Thursday, January 30, 2020

Hujan Seharian dan Kesedihan Menahun


Aroma hujan masih bersisa. Bekasnya bahkan terasa di ujung penciuman. Suaranya masih kentara di telinga. Basahnya tetap terasa di ujung jemari. Karena sungguh Tuhan telah tunjukkan kuasa-Nya. Satu doa dari hamba kerdil sepertiku kembali dikabulkan.

Paska sujud rutinku pada-Nya, hari ini doaku berulang sama; Tuhan, biarkan hujan tetap begini. Aku tidak pernah membenci hujan meski basahnya kadang menyebalkan.

Lantas hujan turun seharian tanpa henti. Sejak pagi tadi aku belum melihat mentari sampai malam ini aku menggigil di balik selimut. Dan sekali lagi, Tuhan masih peduli padaku yang kerap lalai pada hubungan kami. Antara pencipta yang tunggal dan mahkluk ciptaan serba kekurangan.

Tapi nikmat hujan yang tak pernah kubenci mesti berakhir kala pesan yang kukirimkan kemarin berujung sebuah sambutan. Sedikit banyak kami berbasa-basi, ia hanya sebagai formalitas. Dan aku susah payah tampilkan keadaan yang sama baiknya.

Satu kabar itu datang bagaikan jelmaan tulisanku yang menjadi nyata. Mendorong aku sebagai tokoh utama jatuh ke dalam lubang hitam berisi duri tajam. Di mana-mana rasanya sakit. Butuh banyak waktu sampai aku berhenti melamun. Butuh berjuta tenaga sampai kakiku kembali bergerak. Aku dibuatnya diam. Lama. Resapi kesadaran diri; oh kita sudah jauh sekali.

Aku tidak pernah tahu, puncak yang ia buat setinggi apa. Dia terlalu dewasa untuk mengartikan jalan hidupnya dengan sempurna. Sokongan latar belakang kehidupan yang baik. Menjadikan semua jalannya mulus tanpa hambatan.

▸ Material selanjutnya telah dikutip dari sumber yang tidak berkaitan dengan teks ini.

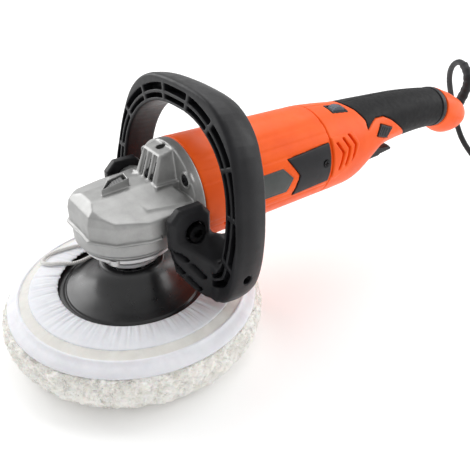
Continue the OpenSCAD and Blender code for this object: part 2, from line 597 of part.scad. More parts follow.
// --------------------------------------------------------------------- cord
cord_route = [[0, 389, 98], [0, 397, 103.5], [0, 403, 110], [0, 408, 119], [-1, 411, 128], [-6, 414, 137],
    [-15, 419, 142.5], [-26, 426, 142], [-36, 433, 135.5], [-43, 441, 125], [-47, 450, 112], [-49, 460, 98],
    [-49, 469, 83], [-46, 476, 66], [-39, 479, 50], [-28, 479, 36], [-12, 478, 24], [6, 479, 14], [26,
        483, 7.4],
    [46, 489, 4], [66, 494.6, 3.5], [86, 498.6, 3.5], [104, 500.2, 3.5], [120, 500.4, 3.5]];
lead_route = [[120, 591.6, 3.5], [104, 592, 3.5], [88, 593, 4], [72, 595, 6.2], [57, 597.6, 9.6],
    [43, 600, 12.4], [30, 601.4, 13.4], [20, 602, 13.6]];
module cord_tube() color("#1b1b1b") sweep(catmull(cord_route, 3), cord_d / 2, cord_d / 2, 10);
module cord_lead() color("#1b1b1b") sweep(catmull(lead_route, 3), cord_d / 2, cord_d / 2, 10);
module strain_relief() color("#151515") difference() {
    sweep(catmull([for (i = [0 : 6]) cord_route[i]], 4), 6.1, 4.4, 14);
    sweep(catmull([for (i = [0 : 7]) cord_route[i]], 4), cord_d / 2 + 0.05, cord_d / 2 + 0.05, 10);
}
coil_top = 0.2 + cord_d * ceil(coil_turns / 3);  // three turns lie side by side
module cord_coil() color("#1b1b1b") translate([120, 546, 0]) rotate_extrude()
    polygon([[23, 0.2], [41, 0.2], [42, 1.6], [42, coil_top - 1.4], [41, coil_top], [23, coil_top],
        [22, coil_top - 1.4], [22, 1.6]]);
module cord_clamp() color("#222") difference() {
    translate([-8, 362, 92.4]) cube([16, 9, 6]);
    translate([0, 350, 98.4]) rotate([-90, 0, 0]) cylinder(r = cord_d / 2, h = 40);
    for (s = [-5.8, 5.8]) translate([s, 366.5, 80]) cylinder(r = 1.3, h = 20);
}
module plug() color("#151515") translate([20, 602, 13.6]) rotate([0, -90, 0]) difference() {
    union() {
        cylinder(r1 = 5, r2 = 6.4, h = 14);
        translate([0, 0, 13.9]) intersection() {
            cylinder(r = 17.4, h = 24);
            translate([-13.3, -20, -1]) cube([26.6, 40, 30]);
        }
    }
    translate([0, 0, -1]) cylinder(r = cord_d / 2 + 0.1, h = 9);
    for (s = [-9.5, 9.5]) translate([0, s, 26]) cylinder(r = 2.12, h = 20);
}
module plug_pins() color("silver") translate([20, 602, 13.6]) rotate([0, -90, 0])
    for (s = [-9.5, 9.5]) translate([0, s, 26]) {
        cylinder(r = 2.1, h = 12.5);
        translate([0, 0, 12.5]) cylinder(r = 2.4, h = 15.5);
        translate([0, 0, 28]) cylinder(r1 = 2.4, r2 = 1.4, h = 2.5);
    }

/* [Show] */
// Node to build on its own, or all

/* [Hidden] */
gear_housing();
bearing_flange();
flange_screws();
head_screws();
spindle_bearing_lower();
spindle_bearing_upper();
spindle_lock_button();
spindle();
ring_gear();
retaining_nut();
backing_plate();
plate_insert();
foam_pad();
wool_bonnet();
cloth_cover();
drawstring();
rotor_bearing_front();
pinion();
rotor_shaft();
cooling_fan();
rotor_core();
commutator();
stator();
field_coils();
rotor_bearing_rear();
bearing_bracket();
fan_baffle();
brush_holders();
carbon_brushes();
brush_springs();
motor_housing();
brush_covers();
brush_cover_screws();
label_plates();
rear_housing_left();
rear_housing_right();
soft_grip();
grip_rim();
end_cap();
housing_screws();
speed_dial();
dial_axle();
speed_board();
switch_body();
trigger_paddle();
trigger_pin();
trigger_spring();
lock_button();
lock_spring();
lock_block();
d_handle();
handle_bolts();
handle_washers();
strain_relief();
cord_tube();
cord_coil();
cord_lead();
cord_clamp();
plug();
plug_pins();
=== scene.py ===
import json
import math
import bpy
import numpy as np
from mathutils import Matrix, Vector, noise


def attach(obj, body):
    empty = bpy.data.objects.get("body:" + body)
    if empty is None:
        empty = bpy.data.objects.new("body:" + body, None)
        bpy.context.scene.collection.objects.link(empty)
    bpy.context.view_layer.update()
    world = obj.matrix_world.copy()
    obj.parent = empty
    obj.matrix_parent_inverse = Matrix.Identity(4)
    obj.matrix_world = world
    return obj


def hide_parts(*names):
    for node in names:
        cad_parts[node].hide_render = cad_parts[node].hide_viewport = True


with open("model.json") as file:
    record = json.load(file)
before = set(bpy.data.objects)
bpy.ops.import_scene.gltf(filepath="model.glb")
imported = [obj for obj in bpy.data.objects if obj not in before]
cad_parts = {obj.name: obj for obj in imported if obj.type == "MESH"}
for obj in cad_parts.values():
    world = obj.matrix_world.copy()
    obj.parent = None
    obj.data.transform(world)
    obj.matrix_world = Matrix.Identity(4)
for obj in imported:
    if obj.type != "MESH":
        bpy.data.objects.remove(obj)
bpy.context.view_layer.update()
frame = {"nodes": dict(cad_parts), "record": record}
NODES = frame["nodes"]
MM = 0.001
AXIS_Z = 110.0          # height of the motor axis, mm
RF, RR = 41.0, 39.2     # motor housing radius at its front and rear joints
Y1, Y2 = 42.0, 168.0    # front and rear joints of the motor housing

# ---------------------------------------------------------------- camera
AZ, EL, ROLL = math.radians(52.76), math.radians(32.44), math.radians(0.93)
CAM = Vector((0.3190, -0.1444, 0.3036))
FOCAL_IN_WIDTHS = 1.16819
SENSOR = 36.0


def make_camera():
    back = Vector((math.sin(AZ) * math.cos(EL), -math.cos(AZ) * math.cos(EL), math.sin(EL)))
    right = Vector((math.cos(AZ), math.sin(AZ), 0.0))
    up = back.cross(right)
    side = right * math.cos(ROLL) + up * math.sin(ROLL)
    top = up * math.cos(ROLL) - right * math.sin(ROLL)
    data = bpy.data.cameras.new("camera")
    data.sensor_width = SENSOR
    data.lens = SENSOR * FOCAL_IN_WIDTHS
    data.clip_start = 0.01
    camera = bpy.data.objects.new("camera", data)
    bpy.context.scene.collection.objects.link(camera)
    pose = Matrix((side, top, back)).transposed().to_4x4()
    pose.translation = CAM
    camera.matrix_world = pose
    bpy.context.scene.camera = camera


make_camera()


# ---------------------------------------------------------------- mesh helpers
def link(obj):
    bpy.context.scene.collection.objects.link(obj)
    return obj


def mesh_object(name, verts, faces, smooth=True):
    """Object from vertices in mm and faces of three or four corners."""
    me = bpy.data.meshes.new(name)
    me.from_pydata([tuple(v) for v in np.asarray(verts, float) * MM], [], [tuple(map(int, f)) for f in faces])
    me.validate()
    if smooth:
        me.shade_smooth()
    return link(bpy.data.objects.new(name, me))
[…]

Atau memang ia adalah sosok sempurna yang takdirnya bersih dari kecacatan. Hingga apapun pilihannya tidak pernah salah sedikit pun.

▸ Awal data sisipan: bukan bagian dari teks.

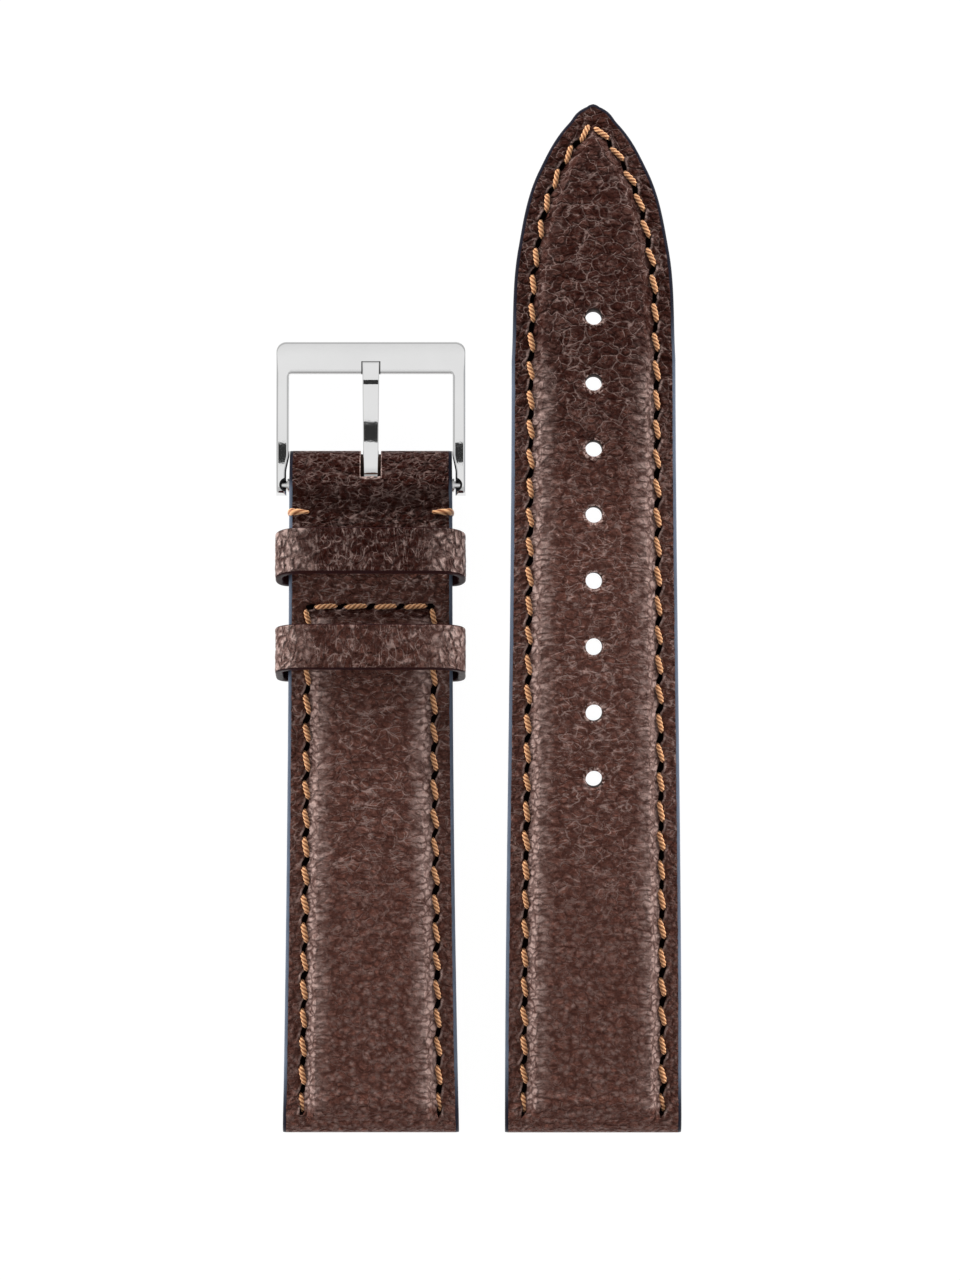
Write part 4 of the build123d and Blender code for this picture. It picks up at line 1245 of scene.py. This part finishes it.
class STRAP_OT_stitching(bpy.types.Operator):
    """Sews the seams: twisted stitches above and below"""

    bl_idname = "strap.stitching"
    bl_label = "Stitching"

    def execute(self, context):
        rng = np.random.default_rng(RNG_SEED)
        for half, arch in (("long", long_arch()), ("short", short_arch())):
            for side, hand in (("right", 1), ("left", -1)):
                seam = half + "_" + side
                self.sewn(seam + "_thread", self.side_seam(half, arch, hand, rng), half + "_strap",
                          seam + "_stitching")
        self.sewn("cross_thread", self.cross_seam(short_arch()), "short_strap", "cross_stitching")
        self.sewn("edge_thread", [self.edge_wrap(short_arch(), hand) for hand in (-1, 1)], "short_strap",
                  "edge_stitches")
        return {"FINISHED"}

    def sewn(self, name, strands, body, node):
        """Joins one seam's strands into a piece that takes the place of a node"""
        piece = gather(name, strands, bpy.data.materials["thread_waxed_twisted"])
        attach(piece, body)
        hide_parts(node)

    def side_seam(self, half, arch, hand, rng):
        """Stitches along one side: a full one above and a plain one below each"""
        s = sizes()
        strands = []
        for x, y, turn in stitch_spots(half):
            size = s.stitch_length * rng.uniform(0.94, 1.05)
            wide = s.thread_width * rng.uniform(0.94, 1.06)
            lean = turn * hand + s.stitch_slant * rng.uniform(0.75, 1.2)
            points, faces, ply = thread_strand(size, wide, wide * 0.75)
            level = s.flange - 0.2 * MM + wide * 0.25
            strands.append((seat(arch, x * hand, y, level, lean, points), faces, ply))
            points, faces, ply = thread_strand(size, wide, wide * 0.6, along=10, around=10)
            strands.append((seat(arch, x * hand, y, 0.04 * MM, lean, points, True), faces, ply))
        return strands

    def cross_seam(self, arch):
        """Four long stitches across the end of the padding"""
        s = sizes()
        strands = []
        y = BAR[1] - CROSS_SEAM
        turn = pi / 2 + s.stitch_slant * 0.3
        points, faces, ply = thread_strand(2.75 * MM, s.thread_width * 0.95, s.thread_width * 0.75)
        for index in range(4):
            x = (index - 1.5) * CROSS_PITCH
            strands.append((seat(arch, x, y, s.flange - 0.02 * MM, turn, points), faces, ply))
            strands.append((seat(arch, x, y, 0.02 * MM, turn, points, True), faces, ply))
        return strands

    def edge_wrap(self, arch, hand):
        """A strand that lies on the top, goes over the edge and comes back underneath"""
        y = BAR[1] - 3.25 * MM
        reach, thick = 2.4 * MM, 0.92 * MM
        low, high = float(short_bottom(np.array(y))), float(sizes().flange / 2 + short_base(np.array(y)))
        half = float(short_half_width(np.array(y)))
        path = np.array([(half - reach, high - 0.2 * MM), (half - reach * 0.8, high + 0.02 * MM),
                         (half - 0.9 * MM, high + 0.1 * MM), (half - 0.42 * MM, high + 0.02 * MM),
                         (half - 0.24 * MM, high - 0.5 * MM), (half - 0.24 * MM, low + 0.6 * MM),
                         (half - 0.42 * MM, low + 0.05 * MM), (half - 0.9 * MM, low - 0.08 * MM),
                         (half - reach * 0.8, low), (half - reach, low + 0.15 * MM)])
        along, around, plies, turns = 60, 14, 3, 6
        fine = np.linspace(0, len(path) - 1, along)
        # Softens the path's corners with a running mean of seven points
        lines = [np.pad(np.interp(fine, range(len(path)), line), 3, "edge") for line in path.T]
        px, pz = (np.convolve(line, np.ones(7) / 7, "valid") for line in lines)
        dx, dz = np.gradient(px), np.gradient(pz)
        size = np.hypot(dx, dz)
        tt, th = np.meshgrid(np.linspace(0, 1, along), np.linspace(0, 2 * pi, around, endpoint=False),
                             indexing="ij")
        ply = 0.5 + 0.5 * np.cos(plies * th - 2 * pi * turns * tt)
        radius = thick / 2 * (0.3 + 0.7 * np.sin(pi * tt) ** 1.1) * (0.84 + 0.16 * ply)
        x = px[:, None] - (dz / size)[:, None] * radius * np.sin(th)
        level = pz[:, None] + (dx / size)[:, None] * radius * np.sin(th)
        points = arch.place(x * hand, y + radius * np.cos(th) * 1.1, level).reshape(-1, 3)
        return points, capped(along, around), ply.reshape(-1)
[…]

Lalu aku? Hanya seonggok daging yang nyaris mati. Salahkan takdir melulu, gampang meyesal dan menyerah. Bosan adalah nama tengah. Tidak pernah mencintai apa yang dilakukan sedangkan harapannya dipupuk setinggi langit. Sudah tau jalannya terjal, tidak ada sokongan pula. Masih saja tertidur di ranjang dan enggan beranjak.

Menatap masa depan saja tak bisa.

Tahun 2020. Satu perbedaan jarak kembali tergelar. Panjang. Jauh. Tak tergapai. Aku merangkak, ia berlari. Aku mencari, ia menemukan.

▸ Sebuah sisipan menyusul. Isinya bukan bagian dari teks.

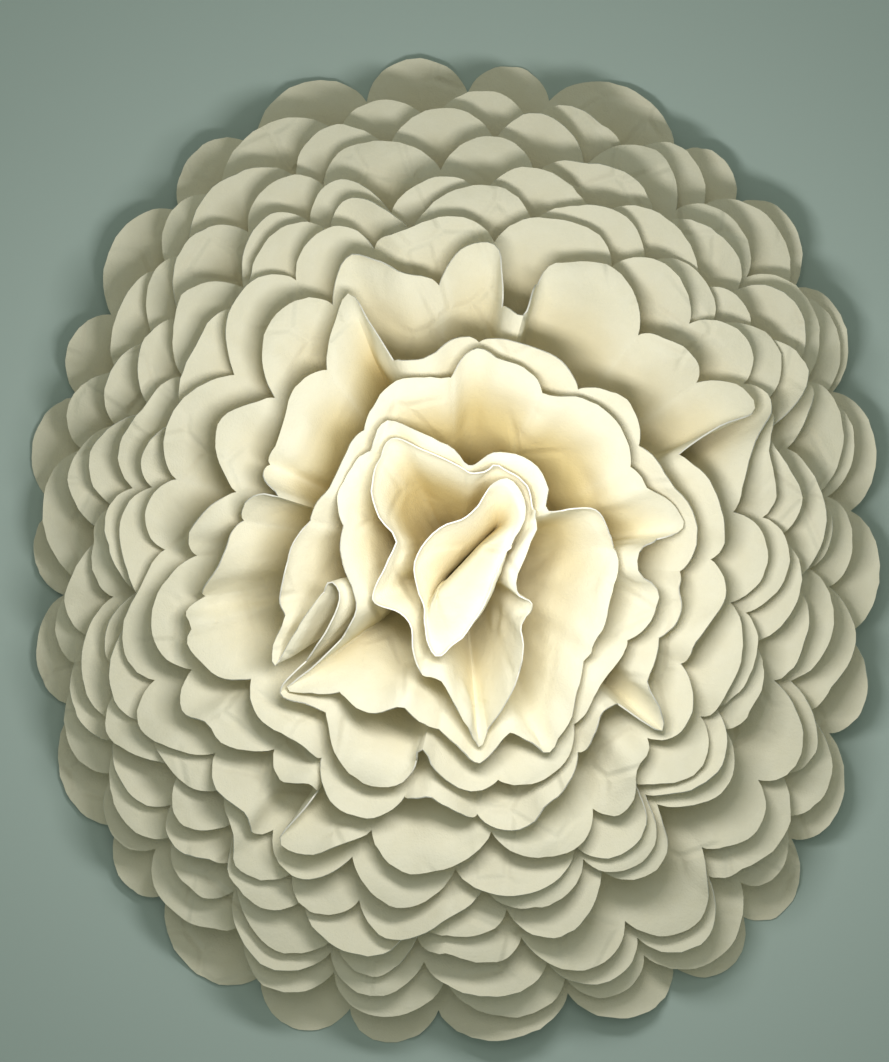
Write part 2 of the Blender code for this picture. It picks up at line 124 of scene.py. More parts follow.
# Rim lines of the inner sheets from the heart outwards, in millimetres as seen from above
DRAWN_LINES = {
    "heart_sheet_1": [
        (12.3, 4), (14.2, 8.5), (14, 13), (11, 17.3), (7.3, 16.5), (4, 12), (0.5, 8.7), (-4, 7),
        (-8, 3.5), (-10.8, -1.5), (-10.5, -7), (-9.3, -12), (-9.2, -17.5), (-8.2, -22), (-5.8, -25),
        (-2, -22.3), (2, -18), (5.5, -12.5), (8.5, -6), (10.5, -1),
    ],
    "heart_sheet_2": [
        (17, 7), (18, 13.5), (15, 20), (9, 23), (3, 20.5), (-1, 22), (-9, 25), (-16.5, 28), (-20.5, 22),
        (-21.5, 16), (-19.5, 9.5), (-16, 3.5), (-18, -2), (-21.5, -10.5), (-15, -13.5), (-12, -17),
        (-11.5, -23), (-9.5, -28.5), (-5, -29), (-2, -33.5), (1.5, -40), (4.5, -45.5), (7.5, -40.5),
        (10.5, -35.5), (13.5, -29), (15, -22), (14.5, -17), (16.5, -13.5), (16, -10.5), (12, -8),
        (11.5, -4), (14, 1.5),
    ],
    "heart_sheet_3": [
        (20, 10.5), (19.5, 15.5), (16, 21), (8, 24), (2, 21.5), (-2, 24.5), (-9, 27.5), (-17.5, 31),
        (-23.5, 24), (-26, 18), (-28.3, 13), (-28.8, 7), (-28.3, 1), (-26.5, -4.5), (-25, -8),
        (-24.5, -13), (-29, -20), (-34, -25.5), (-40, -30.5), (-34, -32.5), (-29, -34), (-24, -36.5),
        (-20, -37), (-14, -35.5), (-11, -38.5), (-7, -41.5), (-1, -45.5), (4, -49.5), (8.5, -46.5),
        (12.5, -43.5), (16, -44.5), (20, -46.5), (23, -42), (25.5, -38), (27, -33), (29, -28.5),
        (31, -24), (31.5, -20), (33.5, -16), (34.5, -10), (37, -4), (37.8, 1), (36, 6), (32.5, 11),
        (27, 11.5),
    ],
    "heart_sheet_4": [
        (42.5, 20.5), (40, 26), (37, 30.5), (33, 34), (28, 37), (22, 38.5), (18, 43), (13, 45.5),
        (9, 46.5), (5, 49), (1, 48), (-3, 43.5), (-9, 42), (-14, 41), (-18, 38.5), (-21, 35), (-25, 29.5),
        (-28, 22), (-31, 16), (-34, 13), (-37.5, 8), (-40.5, 3), (-42, -3), (-43.5, -8), (-44.5, -12),
        (-43.5, -17), (-44.5, -21), (-43.5, -26), (-40, -20.5), (-36.5, -14), (-32, -6.5), (-29, -9.5),
        (-31, -16), (-36, -23.5), (-43.5, -32.5), (-37, -36), (-32.5, -39.5), (-30, -45), (-26, -50),
        (-20, -53.5), (-14, -54), (-10.5, -50.5), (-9, -46), (-6.5, -49), (-2.5, -52.5), (3, -55.5),
        (9, -55.5), (15, -53.5), (21, -50.5), (26, -46), (28.5, -40), (30, -35), (32, -29.5), (36, -25.5),
        (41, -21), (44.5, -16), (46, -10), (45, -7), (42, -4.5), (41, -1.5), (43, 2), (47, 3.5), (52, 6),
        (50.5, 10), (46.5, 13.5), (43, 16),
    ],
    "inner_sheet_1": [
        (56, 0), (55.5, 6), (53, 12), (49, 17.5), (46.5, 24), (43, 30), (39, 35.5), (34, 39), (29, 42),
        (23, 46), (15, 49), (9, 51.5), (4, 53.5), (-2, 50.5), (-7, 46.5), (-12, 46), (-16, 48), (-21, 54),
        (-25.5, 60), (-30, 53), (-34.5, 45), (-38.5, 38), (-40, 32), (-43, 26), (-48, 23), (-47, 18.5),
        (-42.5, 14), (-46.5, 14.5), (-51, 13), (-55, 8), (-56, 2), (-58, -3.5), (-63, -8), (-66, -13),
        (-63, -17), (-63.5, -20), (-60, -25), (-57, -29), (-52, -31.5), (-49.5, -35), (-45, -39),
        (-39, -42.5), (-36, -46.5), (-34.5, -52), (-30, -57.5), (-24, -60.5), (-17, -61.5), (-11, -59),
        (-7, -57.5), (-2.5, -60.5), (4, -65), (11, -65.5), (17, -62.5), (20, -58.5), (23, -57), (27, -53),
        (30, -48), (31.5, -42), (33.5, -37), (37, -36), (41, -38), (47, -41.5), (47, -36), (44, -30),
        (47, -25), (50.5, -19), (52.5, -13), (52.5, -8), (55, -4),
    ],
    "inner_sheet_2": [
        (64, 0), (62, 6), (60, 12), (58, 18), (55, 25), (60, 30), (67, 33), (66, 39), (61, 44), (55, 48),
        (49, 52), (45, 57), (40, 62), (34, 66), (26, 68), (20.5, 70), (17.5, 64), (15, 57), (11.5, 60),
        (10.5, 66), (8.5, 72), (1, 72.5), (-6, 69), (-13, 66), (-19, 68), (-26, 70), (-32, 65), (-38, 60),
        (-44, 53), (-47, 45), (-48, 37), (-54, 31), (-56, 24), (-57, 17), (-61, 11), (-66, 4), (-69, -4),
        (-71, -12), (-71, -21), (-69, -29), (-65, -36), (-58, -38), (-55, -43), (-49, -48), (-43, -53),
        (-36, -54), (-36, -59), (-42, -66), (-35, -69), (-28, -68.5), (-21, -71), (-13, -73), (-5, -72),
        (4, -71), (13, -70), (21, -68.5), (29, -67), (36, -63), (39.5, -56), (41, -49), (47, -47),
        (52, -42), (55, -35), (56, -28), (55, -21), (58, -15), (62, -9),
    ],
    "inner_sheet_3": [
        (45, -56), (55, -50), (61, -42), (62, -33), (65, -24), (68, -14), (71, -4), (71, 7), (68, 17),
        (69, 27), (74, 36), (72, 46), (64, 55), (55, 62), (47, 69), (36, 75), (24, 77), (11, 80),
        (-2, 79), (-14, 76), (-26, 79), (-37, 74), (-47, 66), (-54, 56), (-58, 45), (-65, 36), (-70, 27),
        (-74, 16), (-76, 5), (-75, -6), (-78, -16), (-79, -28), (-76, -39), (-67, -46), (-59, -54),
        (-50, -60), (-49, -69), (-38, -76), (-26, -77), (-14, -81), (-1, -80), (12, -79), (25, -76),
        (37, -70), (44, -63),
    ],
}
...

Satu kunci yang kuyakini menjadi perbedaan besar dari kita bukanlah soal siapa yang bersemangat dan siapa yang malas. Melainkan siapa yang berhasil melupakan dan siapa yang masih berkubang dalam ingatan.

Demi apapun. Bila rasa sakit di kaki akibat 8 jam berdiri tidak pernah kurasakan seperti sekarang, dan aku hanya terdiam di atas kasur setiap hari, aku mungkin sudah sungguhan mati.

8 jam ini adalah gang kecil berkelok tempatku kabur dari kejaran kematian. Tiap hari aku berlari. Lelah pada malam hari, hingga tak sempat menangisi bantal yang tak bersalah. Sibuk di siang hari, hingga tak ingat berapa luka yang terus bertumpuk bebani pikiran.

Aku cuma harus bertahan. Demi apapun aku mesti bertahan untuk 8 jam ini. Tiap hari. Bukan materi yang kunanti. Tapi hanya kesibukan, kelelahan, agar rasa tak bergunaku berkurang.

Sempat berpikir kenapa Tuhan sekejam ini rayakan hujan seharian yang lama kunanti dengan satu kabar menusuk dada sampai aku tak kuat berdiri?

Ternyata ini adalah harga yang mesti kubayar. Tuhan telah kabulkan doaku pagi ini memohon hujan turun karena aku merindukannya.

Semoga setelah ini aku masih bertahan hidup.